I was first on the scene, willing the registrar to appear genie-like and take over. I thank the heavens that that little one survived. What is the impact of this kind of working environment? It seems unbelievable now, looking back, that no formal debriefing or wellbeing support existed in any job I’ve ever worked in. How many unprocessed events are waiting in the wings, relivable at a moment’s notice primed to floor us?

We need to talk about Shruti. Shruti’s death is a sucker punch, and yet it shouldn’t have been. Ambika Mod plays her beautifully.

I felt her desperation, her desire to please her parents, her distress at the overwhelming reality of the day job, her relief to find intermittent solidarity from Adam, her hopeful naivety for true support from Miss Houghton, and her increasingly unmanageable overload as she studied for her professional exams whilst holding down a more-than full time job.

There was a well-executed crescendo of events as we, the audience, were flung towards the inevitable and yet when Shruti’s suicide was revealed, I was still horrified.

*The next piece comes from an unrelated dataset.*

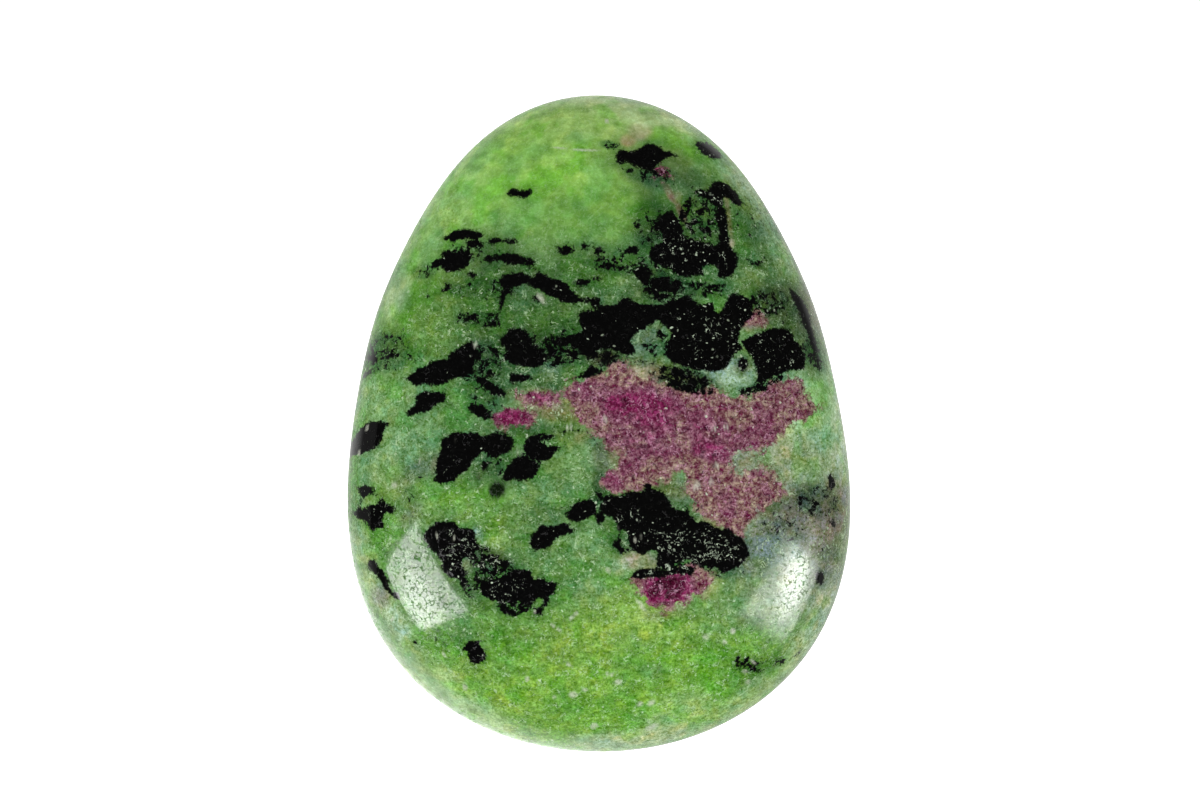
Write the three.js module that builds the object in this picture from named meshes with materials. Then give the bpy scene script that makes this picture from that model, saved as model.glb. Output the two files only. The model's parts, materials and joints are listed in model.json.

Painfully, this depiction echoes real life, where suicide rates amongst female medics are estimated to be 2.5-4 times greater than those within the general population.

We also know that doctors being investigated, like Adam by the GMC, have higher rates of suicide. Again, this show brilliantly depicts the interaction between Adam and Mr Lockhart, the ‘we’re all in this together mentality until we’re not’ and the isolating reality of dealing with complaints and disciplinary procedures for doctors in the NHS.

The weariness of the overstretched staff, the fear of making a potential life-changing mistake, the outdated medical hierarchy, the bosses we all recognise too readily and the unremitting emotional overwhelm all took me immediately back to my younger self where my delight at becoming a doctor was quickly tempered by reality.

My hospital time, which started almost 20 years ago, was short-lived, and, watching this, I reflected that the culture in hospitals was likely the driving force for me choosing general practice as a career. It was a long time ago, but my memories of those days are etched on my soul. I hope that things are different now.

For me, this programme provided a stark reminder, once again, of the need for care in healthcare to extend beyond our patients and unequivocally encompass clinicians. We need to care for those who care.

Dr Lisa Finnikin recently stopped working as a salaried GP in the West Midlands

READERS' COMMENTS [5]

Jonathan Pryse 5 April, 2022 5:15 pm

Well said. Great, but painful viewing. I did VTS 1993 to 1996 and was fairly well protected from the true horrors but watching Adam Kay’s series made me consider whether I had a mild form of PTSD. Was pleased to then see the back of Hospitals and enter GP land. It would be interesting to hear how others feel of different eras as no idea if it is better or worse now.

Mark Pasola 5 April, 2022 6:47 pm

Before Adam Kay there was Jed Mercurio with Cardiac Arrest, which summed up my working life at the time.

Decorum Est 5 April, 2022 11:36 pm

Why bother?
Being a ‘medic’ in the NHS became a self chosen and delusional path to despair many years ago.

Patrufini Duffy 6 April, 2022 4:25 pm

I think the GMC will accept 7 hours of CPD related to viewing and reflection. Racism, bullying, cover-up, hierachy, neglect, patient abuse, back stabbing, manipulation, scapegoating, demoralisation and setting you up to fail. It had it all. Golden handshake.

Funny how none of these were an OSCE station, or MCQ. “You have 8 minutes: Please enter the station: you are at a GMC tribunal, please survive the open and closed questioning coming your way. There is a sick bowl and toilet paper if deemed necessary”.